▶ _SHORT EXERCISE_: Restate the opening lines of the material below word for word, stopping after the line that contains "colour=(0.97, 0.98, 1.0))".

====

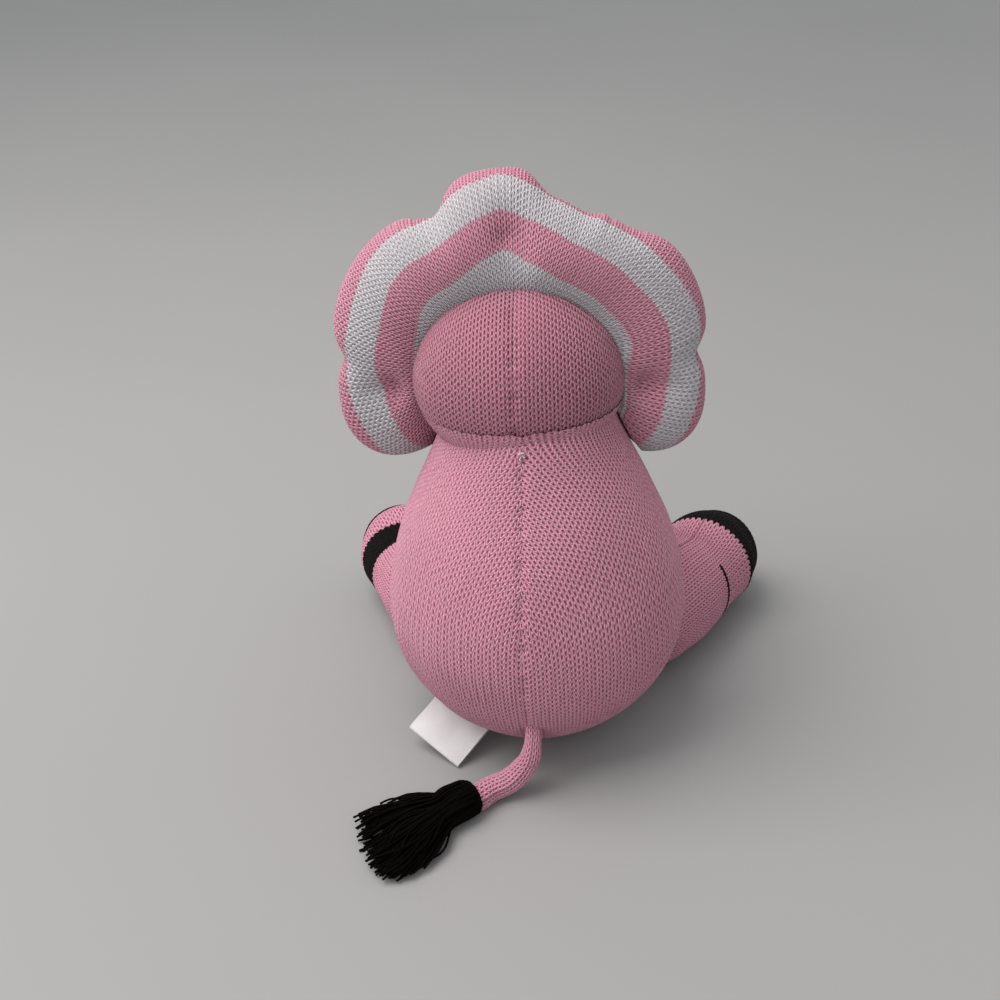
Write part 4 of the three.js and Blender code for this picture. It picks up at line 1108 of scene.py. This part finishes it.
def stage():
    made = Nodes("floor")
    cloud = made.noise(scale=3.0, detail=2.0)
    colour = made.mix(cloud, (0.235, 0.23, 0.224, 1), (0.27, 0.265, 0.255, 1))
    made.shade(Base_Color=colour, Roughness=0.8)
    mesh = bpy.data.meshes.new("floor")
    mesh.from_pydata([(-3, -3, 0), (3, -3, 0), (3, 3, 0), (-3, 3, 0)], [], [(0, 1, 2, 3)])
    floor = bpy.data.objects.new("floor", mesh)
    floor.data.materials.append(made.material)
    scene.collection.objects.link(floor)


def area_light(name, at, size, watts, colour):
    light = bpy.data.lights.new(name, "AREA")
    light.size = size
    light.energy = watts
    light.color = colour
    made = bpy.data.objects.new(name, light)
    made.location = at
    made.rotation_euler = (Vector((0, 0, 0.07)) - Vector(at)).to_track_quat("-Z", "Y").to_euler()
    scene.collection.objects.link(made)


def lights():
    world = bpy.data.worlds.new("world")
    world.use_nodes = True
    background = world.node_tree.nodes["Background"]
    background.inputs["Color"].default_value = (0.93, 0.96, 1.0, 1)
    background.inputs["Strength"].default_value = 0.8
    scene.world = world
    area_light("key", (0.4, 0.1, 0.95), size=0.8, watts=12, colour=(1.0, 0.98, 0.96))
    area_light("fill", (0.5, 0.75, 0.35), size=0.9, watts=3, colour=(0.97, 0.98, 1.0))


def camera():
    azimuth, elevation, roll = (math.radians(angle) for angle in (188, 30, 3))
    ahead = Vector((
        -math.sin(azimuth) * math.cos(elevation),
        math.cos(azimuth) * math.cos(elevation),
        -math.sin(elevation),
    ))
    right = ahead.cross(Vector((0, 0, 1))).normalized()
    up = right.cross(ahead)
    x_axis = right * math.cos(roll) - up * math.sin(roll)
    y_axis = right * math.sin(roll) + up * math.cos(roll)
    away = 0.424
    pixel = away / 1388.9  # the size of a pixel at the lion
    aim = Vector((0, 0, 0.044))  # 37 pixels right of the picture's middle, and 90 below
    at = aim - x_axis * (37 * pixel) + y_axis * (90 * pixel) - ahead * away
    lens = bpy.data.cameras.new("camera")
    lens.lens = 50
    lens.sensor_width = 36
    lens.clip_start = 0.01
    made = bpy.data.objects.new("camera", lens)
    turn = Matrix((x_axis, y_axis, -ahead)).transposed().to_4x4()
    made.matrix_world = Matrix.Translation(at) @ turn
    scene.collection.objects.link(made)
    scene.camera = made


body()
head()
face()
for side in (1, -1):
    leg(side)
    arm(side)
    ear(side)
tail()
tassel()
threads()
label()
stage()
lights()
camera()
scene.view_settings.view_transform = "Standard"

====

▶ _EXERCISE ANSWER_:
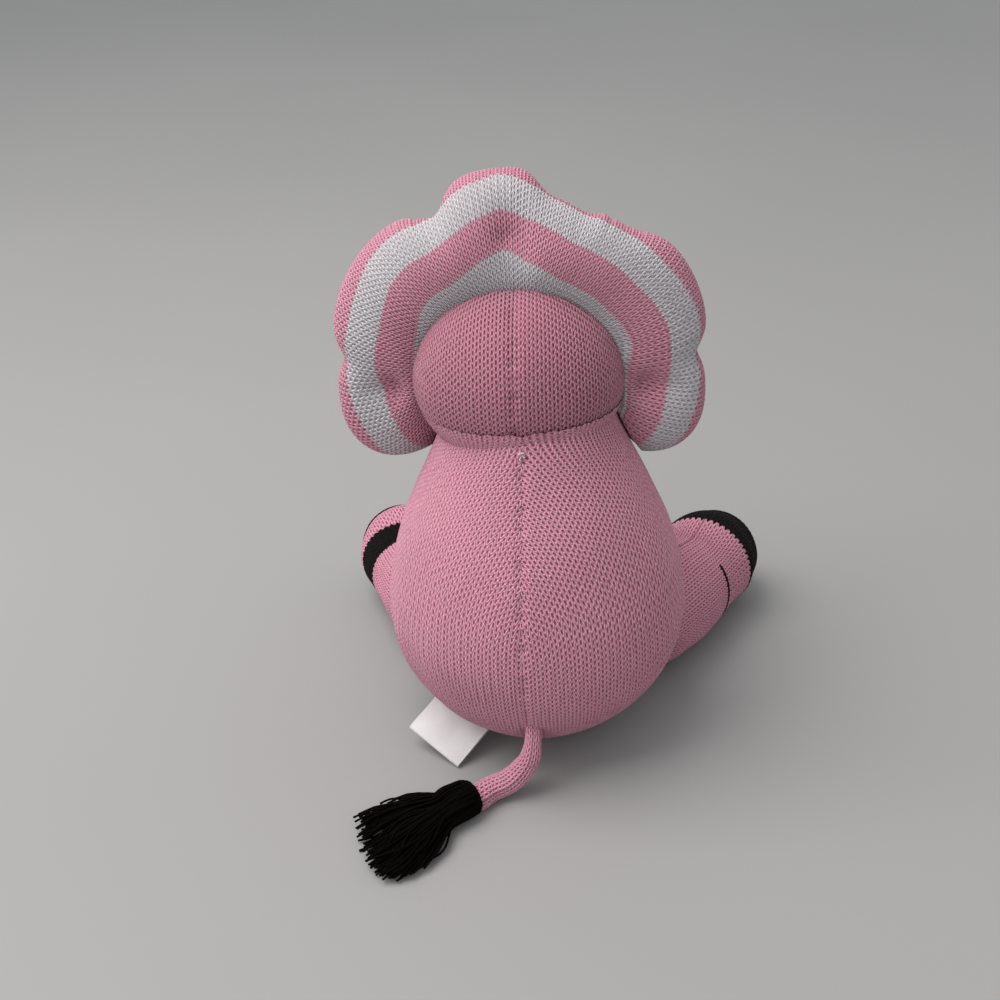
Write part 4 of the three.js and Blender code for this picture. It picks up at line 1108 of scene.py. This part finishes it.
def stage():
    made = Nodes("floor")
    cloud = made.noise(scale=3.0, detail=2.0)
    colour = made.mix(cloud, (0.235, 0.23, 0.224, 1), (0.27, 0.265, 0.255, 1))
    made.shade(Base_Color=colour, Roughness=0.8)
    mesh = bpy.data.meshes.new("floor")
    mesh.from_pydata([(-3, -3, 0), (3, -3, 0), (3, 3, 0), (-3, 3, 0)], [], [(0, 1, 2, 3)])
    floor = bpy.data.objects.new("floor", mesh)
    floor.data.materials.append(made.material)
    scene.collection.objects.link(floor)


def area_light(name, at, size, watts, colour):
    light = bpy.data.lights.new(name, "AREA")
    light.size = size
    light.energy = watts
    light.color = colour
    made = bpy.data.objects.new(name, light)
    made.location = at
    made.rotation_euler = (Vector((0, 0, 0.07)) - Vector(at)).to_track_quat("-Z", "Y").to_euler()
    scene.collection.objects.link(made)


def lights():
    world = bpy.data.worlds.new("world")
    world.use_nodes = True
    background = world.node_tree.nodes["Background"]
    background.inputs["Color"].default_value = (0.93, 0.96, 1.0, 1)
    background.inputs["Strength"].default_value = 0.8
    scene.world = world
    area_light("key", (0.4, 0.1, 0.95), size=0.8, watts=12, colour=(1.0, 0.98, 0.96))
    area_light("fill", (0.5, 0.75, 0.35), size=0.9, watts=3, colour=(0.97, 0.98, 1.0))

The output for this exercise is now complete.